In encouraging the effort, however, Baldwin was, as black historian John Henrik Clarke put it, among a few notable exceptions in the black intellectual community, which excoriated Styron and the white literary establishment. Under Clarke’s editorship, William Styron’s Nat Turner: Ten Black Writers Respond, came out in 1968.

Clarke’s introduction synthesized their views: The Nat Turner created by William Styron has little resemblance to the Virginia slave insurrectionist who is a hero to his people. . . . Why did William Styron make Nat Turner a celibate with rising lust for what he has called ’a pure white belle with swishing skirts’? Why did he ignore the fact that Nat Turner had a wife . . . a slave wife on a plantation separate from that of his master? The very separation and helplessness of a man to protect his mate was part of the explanation for Nat Turner’s revolt against slavery and the plantation system. . . .

Is there a difference between William Styron’s stereotyped portrayal of Nat Turner and the current racial bigots’ opinion of civil rights leaders.

Replying to such criticism, Styron told me in June that his book is too often treated as a work of fact. He pointed out his author’s note: During the narrative that follows, I have rarely departed from the known facts about Nat Turner and the revolt of which he was the leader. However, in those areas where there is little knowledge in regard to Nat, . . . I have allowed myself the utmost freedom of imagination.

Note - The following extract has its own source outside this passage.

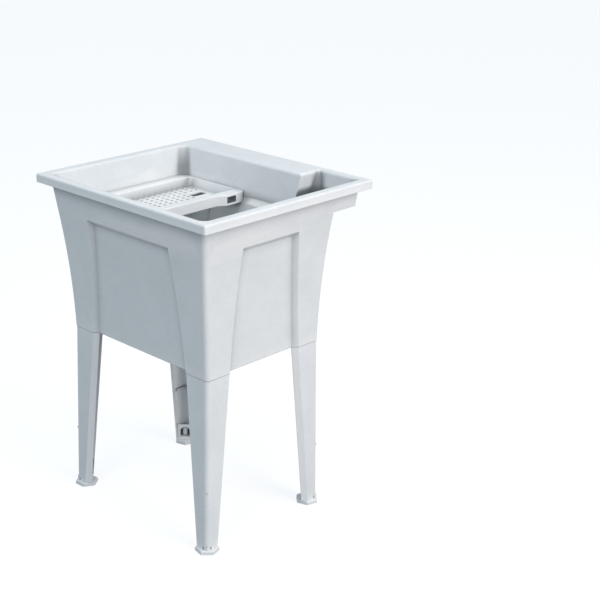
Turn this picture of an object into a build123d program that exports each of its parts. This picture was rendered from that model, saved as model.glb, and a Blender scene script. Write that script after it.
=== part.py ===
from build123d import *
import os
from math import radians, sqrt, tan

os.makedirs("parts", exist_ok=True)

# A free-standing moulded laundry sink.  Millimetres, X to the right, Y to the back,
# Z up, with the origin on the floor under the middle of the rim.

# ---- overall sizes
rim_width = 610
rim_depth = 560
tub_height = 402  # seam over the legs up to the rim
leg_length = 450
pad_height = 10
seat_gap = 0.3  # left between a foot pad and its leg when it is screwed right in

# ---- moulded tub
wall = 4
rim_skirt = 21  # height of the turned-down rim
rim_edge_radius = 5
rim_corner_radius = 5
rim_lip_radius = 7  # rounding from the rim down into the basin
side_overhang = 27  # rim edge to the side wall, just under the rim
front_overhang = 23
deck_overhang = 89.5  # rim edge to the basin's back wall, just under the rim
wing_overhang = 19  # rim edge to the outside of the deck's back apron
wing_lean = 0.03
wall_lean = 0.125  # how far a wall comes in for each millimetre down, above the panels
side_seam_inset = 55
front_seam_inset = 59
back_seam_inset = 115.5
flare_bow = 4.1  # how far a wall's curve stands inside its chord, below the panels' top
column_radius = 12
panel_drop = 92  # rim down to the top edge of the recessed panels
panel_recess = 12  # also the run of its 45 degree edges
column_flat_top = 122
column_flat_seam = 74
column_flat_bow = -5
basin_corner_top = 15
basin_corner_low = 22
deck_drop = 68  # rim down to the underside of the deck's apron
pocket_left = 150
pocket_left_draft = 9
pocket_corner_top = 4
pocket_corner_low = 22
drain_height = 40  # seam up to the drain
floor_fall = 6  # from the walls to the drain
floor_thickness = 8
floor_cone_margin = 27  # level border round the floor's cone, front and back
floor_corner_radius = 9

# ---- drain
drain_flange_radius = 40
drain_flange_thickness = 3
drain_thread_radius = 24
drain_bore_radius = 20
drain_mouth_radius = 26
drain_mouth_depth = 6
drain_length = 56
drain_land = 2.5  # width of the step that carries the strainer
strainer_depth = 14  # flange down to the top of the strainer
strainer_thickness = 2
strainer_hole_radius = 2.4
strainer_ring_radius = 11
strainer_hole_count = 8
nut_gap = 0.3
thread_gap = 0.5  # floor hole around the drain's thread
gasket_radius = 36
gasket_thickness = 4
friction_ring_thickness = 1.5
locknut_radius = 37
locknut_height = 9
tailpiece_radius = 19.05  # a standard 1 1/2 in tube
tailpiece_wall = 1.5
tailpiece_length = 100
tailpiece_flange_radius = 23
tailpiece_flange_thickness = 2
tailpiece_relief = 9  # length under the flange where the tube is drawn in
tailpiece_relief_depth = 0.25
tail_washer_thickness = 3
slip_nut_radius = 30
slip_nut_height = 20
slip_nut_lip = 4
slip_nut_rib_count = 12
slip_nut_rib_radius = 2
stopper_gap = 0.3
stopper_plug_depth = 3
stopper_crown = 3
stopper_neck_radius = 4
stopper_neck_height = 8
stopper_knob_radius = 7

# ---- drain tray
tray_gap = 1  # to the tub's walls
tray_seat_gap = 0.3  # to the sloping ledge that carries it
tray_rise = 16  # its top edge above the panels' top edge
tray_depth = 24
tray_wall = 3
tray_width = 221
tray_shelf = 36  # flat shelf along the tub's left wall
tray_lip = 19
tray_back_wall = 6  # at the top; the pan's back slopes in like the ledge behind it
tray_back_slope = 9
tray_front_shelf = 22
tray_pan_radius = 9
tray_draft = 1.3  # how far the pan's other walls come in by its floor
tray_corner_radius = 28
tray_edge_radius = 2.5
tray_ear_setback = 94.6  # from the tray's back to where the right edge begins to sweep out
tray_ear_reach = 15
tray_ear_length = 30  # along the sweep
tray_ear_nose_radius = 14
tray_grip_setback = 30.6  # from the tray's back to the finger slot in the ear's face
tray_grip_length = 38
tray_grip_height = 17
tray_grip_drop = 5  # tray's top down to the slot
tray_hole_radius = 4.8
tray_hole_rows = 9
tray_hole_columns = 19
tray_field_left = 8  # from the pan's floor to the holes' centres, on each side
tray_field_right = 22
tray_field_front = 23
tray_field_back = 12.6
tray_window_inset = 76  # from the pan's left to a larger opening among the holes
tray_window_setback = 52.6  # from the tray's back
tray_window_width = 24
tray_window_length = 46
tray_window_radius = 2

# ---- legs
leg_wall = 4
leg_flat_top = column_flat_seam
leg_flat_bottom = 36
leg_splay = 8
leg_inset = 1.2  # its top, from the tub's faces above
leg_lip = panel_recess
tongue_gap = 0.3
tongue_thickness = 3.5
tongue_height = 24
tongue_root = 16
tongue_start = 16  # distance from the leg's corner
tongue_end = 66
rib_height = 165
rib_thickness = 3
rib_reach = 9
foot_plate = 10
foot_web_thickness = 3.5
foot_web_height = 38
arch_width = 27
arch_height = 31
boss_radius = 7.85
boss_height = 26
notch_start = 11.5
notch_width = 3.5
notch_height = 8

# ---- levelling feet
stud_radius = 5
stud_running_gap = 0.05
stud_length = 40
stud_chamfer = 1
stud_inset = 19  # stud axis from the leg's outer faces, at its foot
pad_corner_radius = 31
pad_top_radius = 29.5
pad_chamfer = 2
pad_socket_floor = 3.7
pad_turns = {"front_right": -43, "back_right": -13, "front_left": -26, "back_left": -13}

# ---- levels
leg_bottom = pad_height + seat_gap
seam = pad_height + leg_length
rim_top = seam + tub_height
rim_bottom = rim_top - rim_skirt
panel_top = rim_top - panel_drop
panel_low = panel_top - panel_recess
wing_bottom = rim_top - deck_drop
pocket_floor = wing_bottom + wall
drain_level = seam + drain_height
basin_floor = drain_level + floor_fall
floor_underside = drain_level - floor_thickness
flange_seat = drain_level - drain_flange_thickness


# ---- shape of the flared walls
def inset_at(z, overhang, seam_inset):
    """Distance from the rim's edge in to a wall: straight above the panels, bowed below."""
    if z >= panel_top:
        return overhang + wall_lean * (rim_bottom - z)
    start = overhang + wall_lean * (rim_bottom - panel_top)
    t = (panel_top - z) / (panel_top - seam)
    return start + (seam_inset - start) * t + 4 * flare_bow * t * (1 - t)


def side_at(z):
    return rim_width / 2 - inset_at(z, side_overhang, side_seam_inset)


def front_at(z):
    return -rim_depth / 2 + inset_at(z, front_overhang, front_seam_inset)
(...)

Styron’s imagination created the vivid scene we saw filmed in the hayfields of Westend. Margaret Whitehead, a white belle with swishing skirts played by Megan Gallacher, of Virginia Beach, encountered Styron’s prurient Turner, played by James Opher. In Gray’s pamphlet, Turner says, She fled but was soon overtaken,and after repeated blows with a sword, I killed her by a blow over the head with a fence-rail.

In 1968, in the very decade Martin Luther King Jr. espoused nonviolent protests to end segregation, 20th Century Fox decided against making a film of Styron’s brutal depiction of Nat Turner. Now that view will appear on screen, along with the views of diverse scholars and descendants of those affected by the revolt.